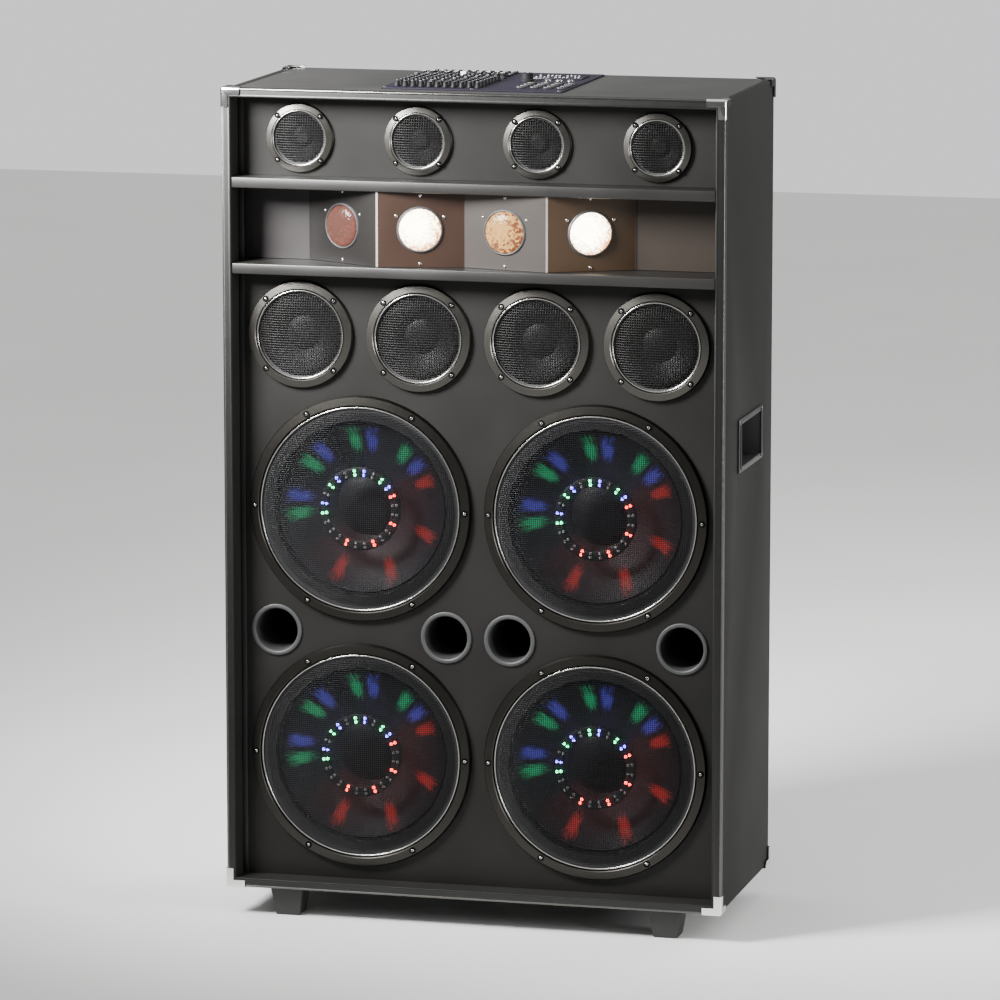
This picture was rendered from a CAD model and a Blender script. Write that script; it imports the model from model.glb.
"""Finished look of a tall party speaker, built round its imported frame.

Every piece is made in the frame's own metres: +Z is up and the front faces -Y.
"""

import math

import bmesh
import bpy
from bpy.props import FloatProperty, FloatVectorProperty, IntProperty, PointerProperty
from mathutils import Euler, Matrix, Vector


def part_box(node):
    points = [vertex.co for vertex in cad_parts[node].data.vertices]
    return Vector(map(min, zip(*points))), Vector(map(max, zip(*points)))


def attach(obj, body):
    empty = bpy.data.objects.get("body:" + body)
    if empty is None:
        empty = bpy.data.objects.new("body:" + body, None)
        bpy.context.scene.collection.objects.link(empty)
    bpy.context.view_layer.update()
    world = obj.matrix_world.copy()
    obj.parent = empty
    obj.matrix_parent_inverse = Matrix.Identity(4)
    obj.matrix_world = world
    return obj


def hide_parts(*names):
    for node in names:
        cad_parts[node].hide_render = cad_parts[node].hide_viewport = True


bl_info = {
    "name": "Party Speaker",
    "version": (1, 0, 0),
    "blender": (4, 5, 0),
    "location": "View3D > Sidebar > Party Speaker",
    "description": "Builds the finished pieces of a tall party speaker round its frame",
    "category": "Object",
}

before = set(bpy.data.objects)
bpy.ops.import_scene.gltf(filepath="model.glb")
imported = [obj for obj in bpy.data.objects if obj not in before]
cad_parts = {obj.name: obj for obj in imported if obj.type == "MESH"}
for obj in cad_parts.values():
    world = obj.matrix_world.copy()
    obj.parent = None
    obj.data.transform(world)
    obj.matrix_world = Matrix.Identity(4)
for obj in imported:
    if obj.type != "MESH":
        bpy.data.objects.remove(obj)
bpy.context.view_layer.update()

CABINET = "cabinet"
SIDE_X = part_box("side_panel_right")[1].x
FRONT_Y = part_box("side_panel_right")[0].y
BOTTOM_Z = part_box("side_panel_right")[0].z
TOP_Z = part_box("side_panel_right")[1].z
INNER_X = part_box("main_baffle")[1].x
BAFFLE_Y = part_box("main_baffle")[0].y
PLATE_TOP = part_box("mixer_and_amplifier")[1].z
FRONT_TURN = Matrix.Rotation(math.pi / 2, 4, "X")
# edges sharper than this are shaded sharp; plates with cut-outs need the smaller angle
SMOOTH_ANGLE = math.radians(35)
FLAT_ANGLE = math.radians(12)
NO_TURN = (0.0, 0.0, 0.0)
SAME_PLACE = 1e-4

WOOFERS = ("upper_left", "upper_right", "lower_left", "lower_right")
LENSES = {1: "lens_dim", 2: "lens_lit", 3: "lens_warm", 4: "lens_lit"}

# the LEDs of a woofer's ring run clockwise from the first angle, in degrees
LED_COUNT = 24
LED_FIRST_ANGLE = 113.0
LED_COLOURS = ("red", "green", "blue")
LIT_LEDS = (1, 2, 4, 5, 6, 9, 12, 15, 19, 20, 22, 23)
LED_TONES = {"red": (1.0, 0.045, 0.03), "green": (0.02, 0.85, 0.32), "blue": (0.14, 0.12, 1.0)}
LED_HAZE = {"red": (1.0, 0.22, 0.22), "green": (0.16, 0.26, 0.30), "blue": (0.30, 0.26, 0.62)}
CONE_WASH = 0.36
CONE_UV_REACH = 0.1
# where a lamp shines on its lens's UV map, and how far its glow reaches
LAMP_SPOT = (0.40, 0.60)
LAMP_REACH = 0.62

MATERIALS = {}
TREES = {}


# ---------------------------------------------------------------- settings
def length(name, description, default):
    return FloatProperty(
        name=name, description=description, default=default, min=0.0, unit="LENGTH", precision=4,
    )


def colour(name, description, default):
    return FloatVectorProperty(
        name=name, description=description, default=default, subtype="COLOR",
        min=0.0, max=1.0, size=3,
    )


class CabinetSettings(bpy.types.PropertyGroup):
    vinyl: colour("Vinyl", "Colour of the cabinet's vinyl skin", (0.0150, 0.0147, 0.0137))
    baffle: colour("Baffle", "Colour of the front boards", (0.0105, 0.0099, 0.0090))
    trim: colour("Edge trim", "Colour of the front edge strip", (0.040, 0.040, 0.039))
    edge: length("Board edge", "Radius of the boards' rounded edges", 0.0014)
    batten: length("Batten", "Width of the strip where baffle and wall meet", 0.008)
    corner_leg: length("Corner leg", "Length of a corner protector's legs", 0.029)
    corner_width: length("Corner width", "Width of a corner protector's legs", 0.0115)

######

__Written problem__
Print the material above verbatim, first line through the line containing "for node in", both included.

__Written response__
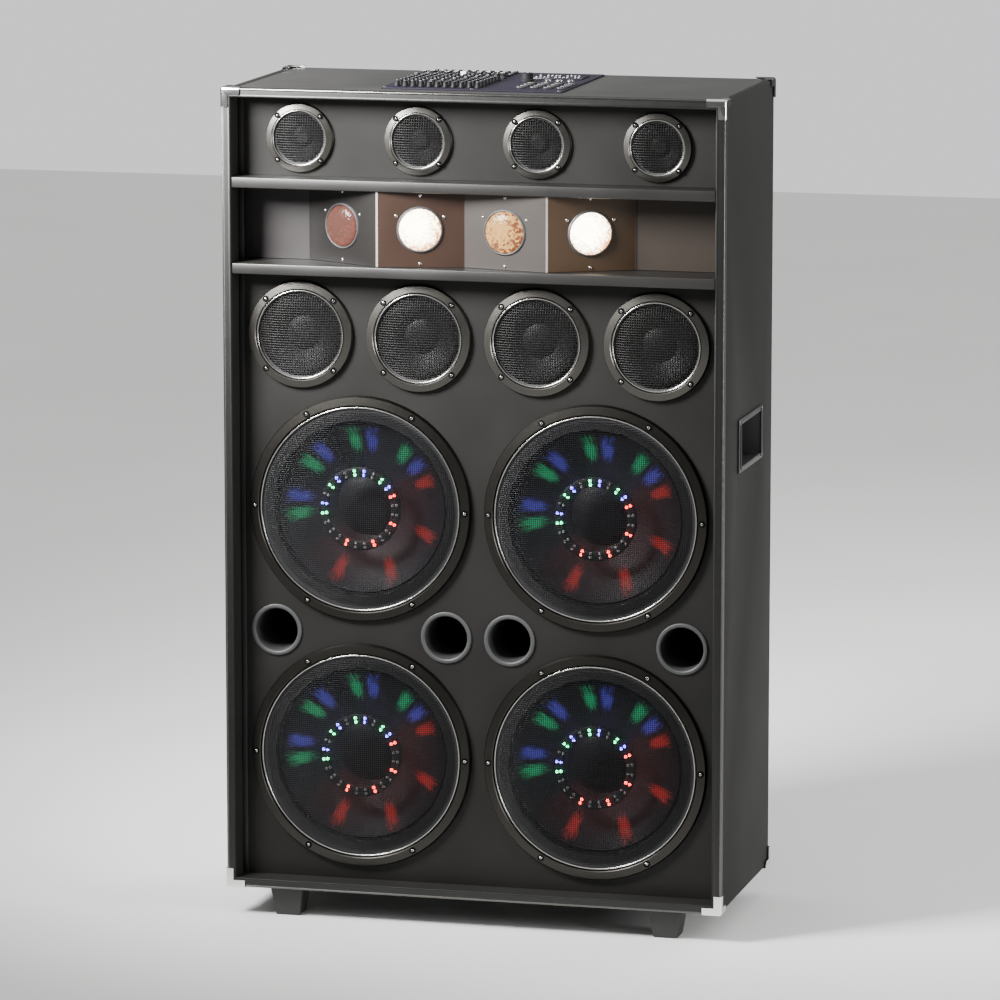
This picture was rendered from a CAD model and a Blender script. Write that script; it imports the model from model.glb.
"""Finished look of a tall party speaker, built round its imported frame.

Every piece is made in the frame's own metres: +Z is up and the front faces -Y.
"""

import math

import bmesh
import bpy
from bpy.props import FloatProperty, FloatVectorProperty, IntProperty, PointerProperty
from mathutils import Euler, Matrix, Vector


def part_box(node):
    points = [vertex.co for vertex in cad_parts[node].data.vertices]
    return Vector(map(min, zip(*points))), Vector(map(max, zip(*points)))


def attach(obj, body):
    empty = bpy.data.objects.get("body:" + body)
    if empty is None:
        empty = bpy.data.objects.new("body:" + body, None)
        bpy.context.scene.collection.objects.link(empty)
    bpy.context.view_layer.update()
    world = obj.matrix_world.copy()
    obj.parent = empty
    obj.matrix_parent_inverse = Matrix.Identity(4)
    obj.matrix_world = world
    return obj


def hide_parts(*names):
    for node in names:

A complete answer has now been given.